AI, Consciousness, Emotions, Intelligence, and Moral Standing

AI Agency and Wellbeing Workshop

The workshop explores the following questions:

  • Can a large language model be a cognitive and linguistic agent (in the way that humans are agents)?
  • Can there be such a thing as AI well-being?
  • If the answers are yes, what are the implications?

Date: November 21, 2023

Title: AI, Consciousness, Emotions, Intelligence, and Moral Standing 

Speaker: Prof Anand Vaidya, San Jose State University

Abstract: 

The standard view about AI is that they cannot be conscious. As a consequence, many argue that AIs cannot have emotions and do not have moral standing. In this talk I distinguish between three kinds of consciousness, phenomenal, affective, and access consciousness. I argue that AIs that have artificial general intelligence can have access consciousness.
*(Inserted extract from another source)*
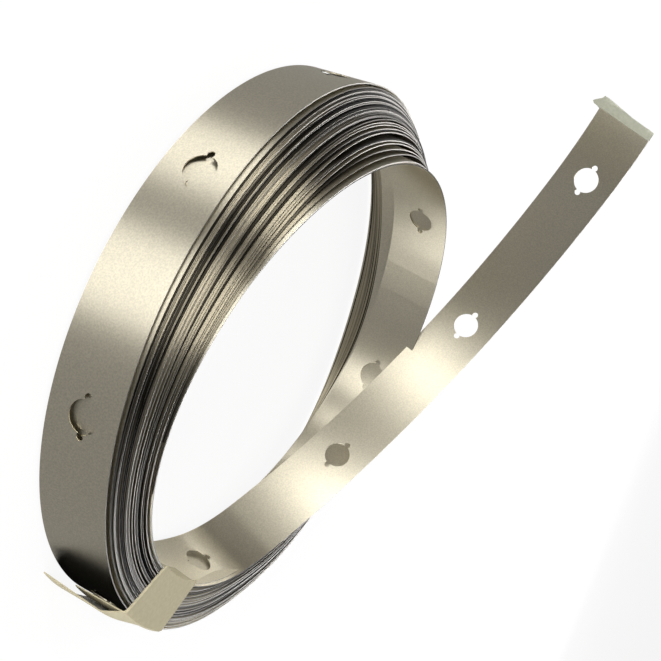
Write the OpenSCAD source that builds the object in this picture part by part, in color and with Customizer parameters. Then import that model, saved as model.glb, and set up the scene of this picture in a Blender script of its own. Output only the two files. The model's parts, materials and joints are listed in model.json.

I then argue that this kind of consciousness is sufficient for the capacity to have emotions and moral status. On the view I argue for AIs neither need to feel pain nor have a phenomenology to have emotions and suffer in a morally salient way. I articulate an intelligence based approach to the ground of moral standing that is united to a graded approach to moral status where there is unequal moral status across intelligent beings. Some matter morally more than others and who matters morally more is determined by the cluster of capacities they instantiate.